Exactly reproduce the lines beginning with the line that includes "hide_parts(node)" and ending with the last line of the data.

• • • • •

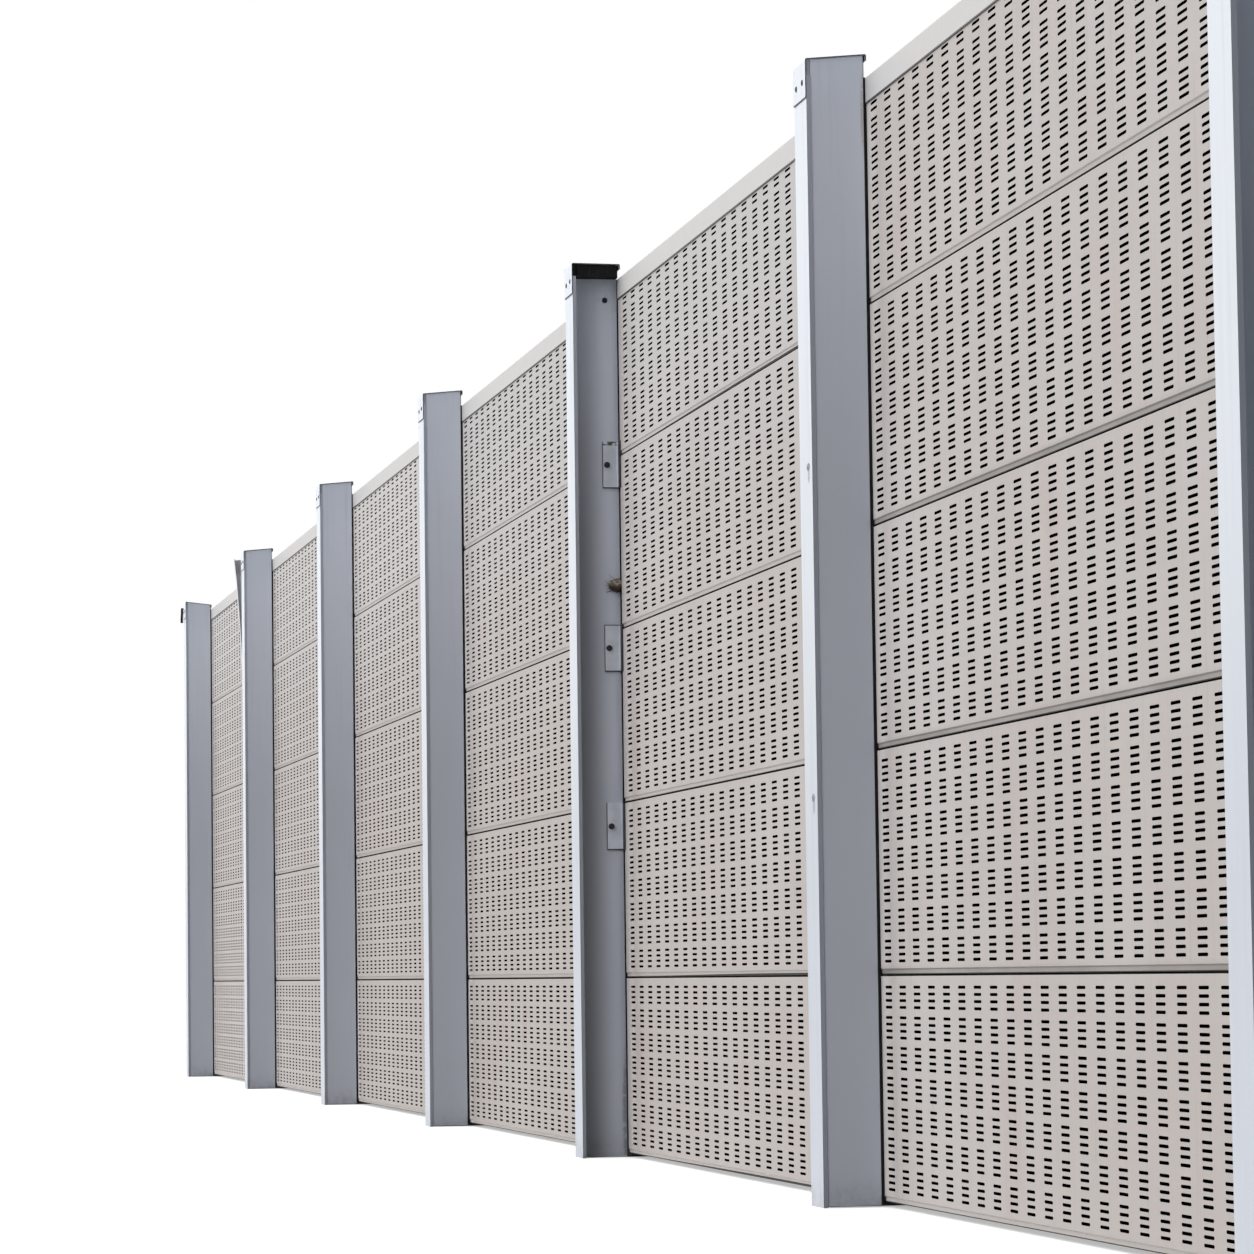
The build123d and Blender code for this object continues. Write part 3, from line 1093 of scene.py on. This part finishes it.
    def shell_outline(self, depth: float) -> tuple[np.ndarray, np.ndarray]:
        """The folded shell's end view (depth, height), from the front sheet's
        top round the tongue, the back and the groove to the sheet's foot.

        Args:
            depth: the cassette's thickness.

        Returns:
            N x 2 points, the four outer folds being quarter circles, and for
            each run between two of them whether it lies in the open joint
            between two cassettes, where light hardly reaches and which is laid black as painted shade.
        """
        r, h, g = self.fold, self.body_height, self.groove_clearance
        bend = np.linspace(0, math.pi / 2, self.fold_points)
        t0, t1, t = self.tongue_shoulder, depth - self.tongue_shoulder, self.tongue_taper
        rise = self.tongue_height
        top_front = np.stack([r - r * np.cos(bend), h - r + r * np.sin(bend)], -1)
        tongue = np.array([(t0, h), (t0 + t, h + rise), (t1 - t, h + rise), (t1, h)])
        top_back = np.stack([depth - r + r * np.sin(bend), h - r + r * np.cos(bend)], -1)
        low_back = np.stack([depth - r + r * np.cos(bend), r - r * np.sin(bend)], -1)
        groove = np.array([(t1 + g, 0), (t1 + g - t, self.groove_height),
                           (t0 - g + t, self.groove_height), (t0 - g, 0)])
        lip = np.array([(self.lip_setback, 0), (self.lip_setback, self.lip_height),
                        (0, self.lip_height + self.lip_setback)])
        parts = ((top_front, False), (tongue, True), (top_back, False), (low_back, False), (groove, True),
                 (lip, False))
        inside = np.repeat([hidden for _, hidden in parts], [len(part) for part, _ in parts])
        return np.concatenate([part for part, _ in parts]), inside[:-1] | inside[1:]

    def shell(self, length: float, depth: float, crossings: np.ndarray,
              start: int) -> tuple[np.ndarray, list[list[int]], np.ndarray]:
        """The outline carried along X and closed by a face at either end; its
        rim takes in every point on the edge of the front sheet.

        Args:
            length: the cassette's length.
            depth: its thickness.
            crossings: numbers of the front sheet's crossings, by row and column.
            start: the number of the first point made here.

        Returns:
            The points, the faces, and for each face whether it lies in the joint.
        """
        outline, in_joint = self.shell_outline(depth)
        outline = outline[1:-1]
        n = len(outline)
        points = np.concatenate([np.column_stack([np.full(n, x), outline]) for x in (0.0, length)])
        left, right = list(range(start, start + n)), list(range(start + n, start + 2 * n))
        strip = (start + grid_quads(2, n)[:, ::-1]).tolist()
        above = [right[0], left[0], *crossings[-1].tolist()]
        below = [right[-1], *crossings[0, ::-1].tolist(), left[-1]]
        ends = [left + crossings[:, 0].tolist(), right[::-1] + crossings[::-1, -1].tolist()]
        faces = [above, *strip, below, *ends]
        return points, faces, np.append(in_joint, np.zeros(len(ends), bool))

    def template(self, coating: bpy.types.Material,
                 fleece: bpy.types.Material) -> tuple[bpy.types.Mesh, np.ndarray]:
        """One cassette with its lowest corner at the origin: the sheet, the
        shell and a plane of fleece, with a map in metres along it and up. The
        fleece's black also lines the slots, as painted shade and grime, and
        the shell's faces in the joints, as painted shade.

        Args:
            coating: finish of the sheet metal.
            fleece: finish behind the slots, also laid on the slots' linings as painted shade and grime and in
                the joints as painted shade.

        Returns:
            The mesh and its points.
        """
        low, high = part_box("panel_bay1_row1")
        length, depth = high.x - low.x, high.y - low.y
        sheet_points, sheet_faces, linings, crossings = self.front_sheet(length)
        shell_points, shell_faces, in_joint = self.shell(length, depth, crossings, len(sheet_points))
        left, right, top = self.wool_inset, length - self.wool_inset, self.body_height - self.wool_inset
        corners = ((left, self.lip_height), (right, self.lip_height), (right, top), (left, top))
        wool = np.array([(x, self.wool_depth, z) for x, z in corners])
        points = np.concatenate([sheet_points, shell_points, wool])
        faces = sheet_faces + shell_faces + [list(range(len(points) - len(wool), len(points)))]
        # the slots' linings and the faces in the joints take the fleece's black: painted shade and grime on
        # the linings, painted shade in the joints
        lining = np.arange(len(sheet_faces)) >= len(sheet_faces) - linings
        tones = np.concatenate([lining, in_joint, [True]])
        mesh = make_mesh("cassette", points, faces, [coating, fleece], tones)
        index = np.empty(len(mesh.loops), np.int32)
        mesh.loops.foreach_get("vertex_index", index)
        chart = mesh.uv_layers.new(name="UVMap")
        chart.data.foreach_set("uv", points[index][:, [0, 2]].astype(np.float32).ravel())
        return mesh, points

    def build(self, coating: bpy.types.Material, fleece: bpy.types.Material) -> list[bpy.types.Object]:
        """Places a copy of one cassette for every panel.

        Args:
            coating: finish of the sheet metal.
            fleece: finish behind the slots, also laid on the slots' linings as painted shade and grime and in
                the joints as painted shade.

        Returns:
            The pieces.
        """
        template, points = self.template(coating, fleece)
        pieces = []
        for bay in range(1, BAYS + 1):
            for row in range(1, self.rows + 1):
                node = f"panel_bay{bay}_row{row}"
                mesh = template.copy()
                placed = points + np.array(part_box(node)[0])
                mesh.vertices.foreach_set("co", placed.astype(np.float32).ravel())
                mesh.update()
                piece = add_piece(f"cassette_bay{bay}_row{row}", mesh)
                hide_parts(node)
                pieces.append(piece)
        bpy.data.meshes.remove(template)
        return pieces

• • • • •

**Solved problem:**
                hide_parts(node)
                pieces.append(piece)
        bpy.data.meshes.remove(template)
        return pieces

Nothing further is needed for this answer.